Seeds are those who have already completed downloading the file (or are the original publisher), and only upload. If a seed has considerably less bandwidth than that of its peers, the peers will get different pieces of the file from the seed to reduce redundancy and thus reduce the seed's overhead. This makes sure the file gets into the swarm as quickly as possible, so peers can start downloading it as soon and as quickly as possible.

3. How Can I Make a Torrent?
3.1. Get a tracker

There are many trackers already available, so try using one of those. If you want to run your own tracker, make sure your server and connection is reliable. Although you won't need much bandwidth, if a peer can't connect, then it cannot retrieve a list of related peers, and all is futile. ByteMonsoon and mod_bt are some examples of trackers, as well as the one that ships with Cohen's tarball (written in Python). A lot of times, if you're going to publish to a popular torrent site, they will offer their own tracker.

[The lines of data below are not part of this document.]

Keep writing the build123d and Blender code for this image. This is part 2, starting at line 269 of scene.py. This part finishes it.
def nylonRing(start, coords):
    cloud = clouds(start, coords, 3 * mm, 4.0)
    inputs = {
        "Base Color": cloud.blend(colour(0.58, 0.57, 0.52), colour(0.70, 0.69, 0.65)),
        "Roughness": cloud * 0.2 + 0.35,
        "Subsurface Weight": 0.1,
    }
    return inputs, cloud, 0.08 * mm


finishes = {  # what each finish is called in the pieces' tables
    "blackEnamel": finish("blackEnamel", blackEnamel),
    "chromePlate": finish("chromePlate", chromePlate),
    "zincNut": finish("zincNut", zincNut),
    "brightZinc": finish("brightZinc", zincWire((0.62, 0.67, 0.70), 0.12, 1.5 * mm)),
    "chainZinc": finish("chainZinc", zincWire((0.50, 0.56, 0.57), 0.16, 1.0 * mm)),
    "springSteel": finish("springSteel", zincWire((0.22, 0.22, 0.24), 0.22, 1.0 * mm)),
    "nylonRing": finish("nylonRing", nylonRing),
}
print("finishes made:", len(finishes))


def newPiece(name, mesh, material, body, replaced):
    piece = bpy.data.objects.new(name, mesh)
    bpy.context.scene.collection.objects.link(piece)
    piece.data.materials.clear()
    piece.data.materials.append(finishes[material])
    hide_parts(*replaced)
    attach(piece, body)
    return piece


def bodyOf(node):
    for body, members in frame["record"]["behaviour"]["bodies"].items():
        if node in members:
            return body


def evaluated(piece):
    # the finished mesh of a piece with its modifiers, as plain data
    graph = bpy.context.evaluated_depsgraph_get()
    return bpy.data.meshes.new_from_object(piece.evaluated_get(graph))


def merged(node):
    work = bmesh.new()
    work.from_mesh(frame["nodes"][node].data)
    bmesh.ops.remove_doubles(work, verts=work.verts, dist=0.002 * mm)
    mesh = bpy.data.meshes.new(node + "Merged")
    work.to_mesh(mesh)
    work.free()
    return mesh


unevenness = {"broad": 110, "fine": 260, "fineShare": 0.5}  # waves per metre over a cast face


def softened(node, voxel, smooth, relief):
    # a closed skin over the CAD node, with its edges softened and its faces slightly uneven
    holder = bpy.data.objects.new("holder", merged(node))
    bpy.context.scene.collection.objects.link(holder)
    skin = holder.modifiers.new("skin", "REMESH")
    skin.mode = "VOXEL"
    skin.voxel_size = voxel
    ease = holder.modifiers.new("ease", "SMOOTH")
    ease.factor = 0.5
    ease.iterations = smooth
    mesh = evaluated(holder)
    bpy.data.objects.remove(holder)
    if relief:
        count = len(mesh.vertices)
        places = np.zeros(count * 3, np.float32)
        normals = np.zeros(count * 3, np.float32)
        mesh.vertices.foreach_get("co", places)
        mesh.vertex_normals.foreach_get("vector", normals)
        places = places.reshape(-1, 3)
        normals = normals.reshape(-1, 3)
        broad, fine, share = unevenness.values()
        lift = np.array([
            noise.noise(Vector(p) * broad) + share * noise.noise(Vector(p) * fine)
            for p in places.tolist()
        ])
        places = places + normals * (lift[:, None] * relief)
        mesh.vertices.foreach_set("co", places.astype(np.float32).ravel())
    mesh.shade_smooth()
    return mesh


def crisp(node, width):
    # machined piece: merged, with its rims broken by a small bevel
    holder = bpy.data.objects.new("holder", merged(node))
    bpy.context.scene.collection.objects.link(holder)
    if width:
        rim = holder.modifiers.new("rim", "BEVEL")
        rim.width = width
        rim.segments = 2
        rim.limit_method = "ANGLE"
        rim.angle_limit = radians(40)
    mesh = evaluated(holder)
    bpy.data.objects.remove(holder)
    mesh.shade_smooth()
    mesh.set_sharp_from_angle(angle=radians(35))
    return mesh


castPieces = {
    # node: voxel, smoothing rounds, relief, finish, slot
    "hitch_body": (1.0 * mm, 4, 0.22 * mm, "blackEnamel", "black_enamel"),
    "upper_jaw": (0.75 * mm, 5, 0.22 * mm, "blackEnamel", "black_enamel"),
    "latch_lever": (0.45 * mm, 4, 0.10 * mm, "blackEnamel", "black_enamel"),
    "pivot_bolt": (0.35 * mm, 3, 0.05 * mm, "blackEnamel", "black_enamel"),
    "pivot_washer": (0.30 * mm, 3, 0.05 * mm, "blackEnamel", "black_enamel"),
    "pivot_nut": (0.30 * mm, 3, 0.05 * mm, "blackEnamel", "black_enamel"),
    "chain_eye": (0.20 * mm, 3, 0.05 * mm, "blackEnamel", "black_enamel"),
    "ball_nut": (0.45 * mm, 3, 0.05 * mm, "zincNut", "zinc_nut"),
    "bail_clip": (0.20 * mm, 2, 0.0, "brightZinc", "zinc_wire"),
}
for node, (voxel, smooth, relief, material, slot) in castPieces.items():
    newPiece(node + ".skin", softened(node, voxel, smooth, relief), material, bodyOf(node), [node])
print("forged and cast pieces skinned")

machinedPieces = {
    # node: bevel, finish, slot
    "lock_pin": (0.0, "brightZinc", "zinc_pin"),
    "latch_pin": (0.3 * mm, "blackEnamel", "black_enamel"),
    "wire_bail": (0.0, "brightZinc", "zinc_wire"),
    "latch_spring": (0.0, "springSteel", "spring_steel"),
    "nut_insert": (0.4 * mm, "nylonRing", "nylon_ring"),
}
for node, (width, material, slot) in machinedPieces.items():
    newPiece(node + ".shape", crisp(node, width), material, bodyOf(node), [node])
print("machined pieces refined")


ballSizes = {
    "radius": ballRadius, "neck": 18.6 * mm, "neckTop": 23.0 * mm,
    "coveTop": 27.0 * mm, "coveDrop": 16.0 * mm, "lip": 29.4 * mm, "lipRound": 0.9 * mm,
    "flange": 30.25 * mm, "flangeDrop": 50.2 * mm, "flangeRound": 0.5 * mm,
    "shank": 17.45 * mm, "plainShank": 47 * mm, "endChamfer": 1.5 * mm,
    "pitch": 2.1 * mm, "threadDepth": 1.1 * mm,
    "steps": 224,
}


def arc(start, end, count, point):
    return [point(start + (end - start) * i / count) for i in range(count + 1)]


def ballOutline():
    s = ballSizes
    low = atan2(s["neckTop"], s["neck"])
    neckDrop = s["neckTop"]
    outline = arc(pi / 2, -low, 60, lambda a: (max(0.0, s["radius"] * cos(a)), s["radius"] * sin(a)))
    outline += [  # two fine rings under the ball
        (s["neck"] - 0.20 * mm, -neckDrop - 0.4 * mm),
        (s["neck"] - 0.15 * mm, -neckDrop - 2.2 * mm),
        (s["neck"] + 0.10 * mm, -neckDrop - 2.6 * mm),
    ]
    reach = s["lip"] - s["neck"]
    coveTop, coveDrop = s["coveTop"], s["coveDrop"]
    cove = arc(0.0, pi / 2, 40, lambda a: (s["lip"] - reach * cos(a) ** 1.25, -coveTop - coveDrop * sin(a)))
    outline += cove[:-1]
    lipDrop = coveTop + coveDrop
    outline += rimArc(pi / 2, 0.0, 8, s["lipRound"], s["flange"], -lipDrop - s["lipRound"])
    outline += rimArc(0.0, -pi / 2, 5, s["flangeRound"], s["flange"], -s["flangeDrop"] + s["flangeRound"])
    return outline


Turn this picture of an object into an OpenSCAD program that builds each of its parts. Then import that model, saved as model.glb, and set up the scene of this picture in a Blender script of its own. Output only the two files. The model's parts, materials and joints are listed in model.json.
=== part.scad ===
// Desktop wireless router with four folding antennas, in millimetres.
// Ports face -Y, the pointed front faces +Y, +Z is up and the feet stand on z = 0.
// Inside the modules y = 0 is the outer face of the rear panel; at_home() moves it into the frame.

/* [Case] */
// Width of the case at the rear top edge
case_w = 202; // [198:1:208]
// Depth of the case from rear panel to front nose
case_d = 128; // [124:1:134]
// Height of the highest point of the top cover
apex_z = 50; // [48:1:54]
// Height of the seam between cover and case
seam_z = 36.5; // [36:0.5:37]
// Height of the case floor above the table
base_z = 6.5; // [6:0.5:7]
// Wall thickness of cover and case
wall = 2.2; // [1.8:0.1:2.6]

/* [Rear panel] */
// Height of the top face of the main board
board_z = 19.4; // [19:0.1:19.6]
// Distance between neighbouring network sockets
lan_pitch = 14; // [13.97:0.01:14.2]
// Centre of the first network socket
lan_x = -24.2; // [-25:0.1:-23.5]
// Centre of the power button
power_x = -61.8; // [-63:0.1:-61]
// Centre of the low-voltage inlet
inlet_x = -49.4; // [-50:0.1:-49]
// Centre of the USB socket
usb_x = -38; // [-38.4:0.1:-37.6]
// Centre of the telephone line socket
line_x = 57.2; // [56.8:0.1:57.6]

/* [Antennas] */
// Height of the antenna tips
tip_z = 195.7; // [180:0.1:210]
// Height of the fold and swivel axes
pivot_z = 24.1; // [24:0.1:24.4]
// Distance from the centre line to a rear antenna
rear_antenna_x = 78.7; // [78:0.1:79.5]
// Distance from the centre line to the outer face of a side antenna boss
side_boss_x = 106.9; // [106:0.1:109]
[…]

3.2. Make the torrent (a metafile)

Azureus provides its own torrent creation mechanism, so just use that. If you are using another client that doesn't offer one, try Krypt's maketorrent.

3.3. Publish the torrent

Put your torrent on the web somewhere - your site, or a popular torrent site.

3.4. Seed

Open up your client with the torrent you created, and start seeding. This will put the file you wish to share into the swarm of peers (once there are peers). You could stop when you see there are multiple seeds, but please dont.

4. Final Thoughts

BitTorrent etiquette is to leave open your download as long as possible, even after its done, to keep the swarm alive. Don't be a bastard and close it as soon as its done. Some trackers will even keep track of this and ban you.